Various corresponding structures, materials, acts, and equivalents of all means or step plus function elements in various claims below are intended to include any structure, material, or act for performing the function in combination with other claimed elements as specifically claimed. Various embodiments were chosen and described in order to best explain various principles of this disclosure and various practical applications thereof, and to enable others of ordinary skill in a pertinent art to understand this disclosure for various embodiments with various modifications as are suited to a particular use contemplated.

Various diagrams depicted herein are illustrative. There can be many variations to such diagrams or steps (or operations) described therein without departing from various spirits of this disclosure. For instance, various steps can be performed in a differing order or steps can be added, deleted or modified. All of these variations are considered a part of this disclosure. People skilled in an art to which this disclosure relates, both now and in future, can make various improvements and enhancements which fall within various scopes of various claims which follow.

This detailed description has been presented for various purposes of illustration and description, but is not intended to be fully exhaustive and/or limited to this disclosure in various forms disclosed. Many modifications and variations in techniques and structures will be apparent to those of ordinary skill in an art without departing from a scope and spirit of this disclosure as set forth in various claims that follow. Accordingly, such modifications and variations are contemplated as being a part of this disclosure. A scope of this disclosure is defined by various claims, which include known equivalents and unforeseeable equivalents at a time of filing of this disclosure.

Claims

1. A method comprising:

receiving, via a mobile device, a pH reading from a wearable device, wherein the wearable device includes a pH sensor that obtained the pH reading, wherein the mobile device stores a key and a first meditation content, wherein the key maps onto the first meditation content;

accessing, via the mobile device, the first meditation content based on the pH reading corresponding to the key;

outputting, via the mobile device, the first meditation content;

receiving, via the mobile device, a user input responsive to the first meditation content; and

taking, via the mobile device, an action responsive to the user input.
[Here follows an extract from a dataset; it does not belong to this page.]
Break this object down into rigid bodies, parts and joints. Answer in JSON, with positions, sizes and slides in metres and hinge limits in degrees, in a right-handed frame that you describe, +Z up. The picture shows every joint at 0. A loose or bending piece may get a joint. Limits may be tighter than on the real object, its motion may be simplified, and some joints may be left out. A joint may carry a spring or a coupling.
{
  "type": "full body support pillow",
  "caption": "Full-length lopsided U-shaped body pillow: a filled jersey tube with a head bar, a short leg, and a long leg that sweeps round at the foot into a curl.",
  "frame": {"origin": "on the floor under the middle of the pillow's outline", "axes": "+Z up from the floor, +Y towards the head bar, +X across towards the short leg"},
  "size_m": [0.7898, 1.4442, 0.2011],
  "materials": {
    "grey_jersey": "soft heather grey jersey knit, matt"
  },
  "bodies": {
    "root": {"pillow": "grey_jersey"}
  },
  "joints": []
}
2. The method of claim 1, wherein the wearable device is a bracelet, wherein the bracelet includes a plurality of features and a member, wherein the member is configured to travel over the features.

3. The method of claim 2, wherein the features include at least one of a knot or a bead.
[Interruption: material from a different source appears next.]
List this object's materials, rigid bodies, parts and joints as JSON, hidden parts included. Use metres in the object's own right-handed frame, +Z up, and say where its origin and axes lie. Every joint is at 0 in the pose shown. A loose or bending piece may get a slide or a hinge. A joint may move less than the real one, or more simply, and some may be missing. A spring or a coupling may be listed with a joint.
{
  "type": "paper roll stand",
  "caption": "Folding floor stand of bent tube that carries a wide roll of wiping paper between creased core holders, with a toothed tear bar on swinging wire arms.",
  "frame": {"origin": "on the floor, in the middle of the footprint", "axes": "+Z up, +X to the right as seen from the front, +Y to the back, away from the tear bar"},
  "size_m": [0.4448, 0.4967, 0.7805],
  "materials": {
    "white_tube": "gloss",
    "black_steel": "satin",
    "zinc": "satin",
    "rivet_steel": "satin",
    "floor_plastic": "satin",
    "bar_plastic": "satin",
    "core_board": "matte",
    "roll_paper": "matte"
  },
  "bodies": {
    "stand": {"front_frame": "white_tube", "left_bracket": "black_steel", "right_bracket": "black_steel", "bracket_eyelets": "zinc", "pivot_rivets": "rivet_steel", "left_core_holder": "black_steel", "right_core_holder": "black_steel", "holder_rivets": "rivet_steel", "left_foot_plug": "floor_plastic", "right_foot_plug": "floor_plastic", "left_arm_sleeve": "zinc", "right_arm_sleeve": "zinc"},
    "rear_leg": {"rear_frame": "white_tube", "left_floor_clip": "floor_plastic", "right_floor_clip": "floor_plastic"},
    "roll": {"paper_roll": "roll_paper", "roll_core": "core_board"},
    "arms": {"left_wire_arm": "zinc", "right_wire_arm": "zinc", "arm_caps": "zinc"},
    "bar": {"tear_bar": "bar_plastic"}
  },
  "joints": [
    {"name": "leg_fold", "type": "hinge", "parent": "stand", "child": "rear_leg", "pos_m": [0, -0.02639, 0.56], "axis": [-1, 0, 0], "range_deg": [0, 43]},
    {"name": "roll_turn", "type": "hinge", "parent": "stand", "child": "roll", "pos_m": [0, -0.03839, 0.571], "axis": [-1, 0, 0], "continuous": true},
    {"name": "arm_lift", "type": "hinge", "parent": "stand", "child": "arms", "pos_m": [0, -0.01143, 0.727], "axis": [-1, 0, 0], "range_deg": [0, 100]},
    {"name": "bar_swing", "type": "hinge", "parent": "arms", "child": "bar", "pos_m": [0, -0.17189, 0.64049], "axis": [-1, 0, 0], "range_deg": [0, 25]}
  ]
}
4. The method of claim 1, wherein the wearable device is a headphone.

5. The method of claim 1, wherein the wearable device is a garment.

6. The method of claim 1, wherein the wearable device is a contact lens.

7. The method of claim 1, wherein the wearable device is a jewelry item.

8. The method of claim 1, wherein the wearable device is a hearing aid.

9. The method of claim 1, wherein the first meditation content enables a selection of a color from a plurality of colors generated based on the pH reading, wherein the user input selects the selection of the color from the colors.

10. The method of claim 9, wherein the wearable device is a bracelet that is includes a plurality of portions that are visually distinct from each other by the colors.

11. The method of claim 1, wherein the pH sensor is a first sensor, wherein the pH reading is a first reading, wherein the mobile device is in communication with a second sensor configured to obtain a second reading, wherein the first meditation content is generated based on the first reading and the second reading.

12. The method of claim 11, wherein the mobile device includes the second sensor.

13. A method comprising:

adhering a patch to a forehead of a user, wherein the patch includes a pH sensor configured to obtain a pH reading from the forehead; and

transmitting the pH reading from the patch to a mobile device.

14. The method of claim 13, further comprising:

accessing, via the mobile device, the first meditation content based on the pH reading corresponding to the key;

outputting, via the mobile device, the first meditation content;

receiving, via the mobile device, a user input responsive to the first meditation content; and

taking, via the mobile device, an action responsive to the user input.

15. The method of claim 13, wherein the first meditation content enables a selection of a color from a plurality of colors generated based on the pH reading, wherein the user input selects the selection of the color from the colors.

16. The method of claim 13, wherein the pH sensor is a first sensor, wherein the pH reading is a first reading, wherein the patch includes a second sensor configured to obtain a second reading, wherein the first meditation content is generated based on the first reading and the second reading.

17. The method of claim 13, wherein the pH sensor is a first sensor, wherein the pH reading is a first reading, wherein the mobile device is in communication with a second sensor configured to obtain a second reading, wherein the first meditation content is generated based on the first reading and the second reading.

18. The method of claim 17, wherein the mobile device includes the second sensor.

19. A device comprising:

a headphone including a headband and an earpiece; and

a pH sensor, wherein at least one of the headband or the earpiece includes the pH sensor.

20. The device of claim 19, wherein the earpiece includes the pH sensor.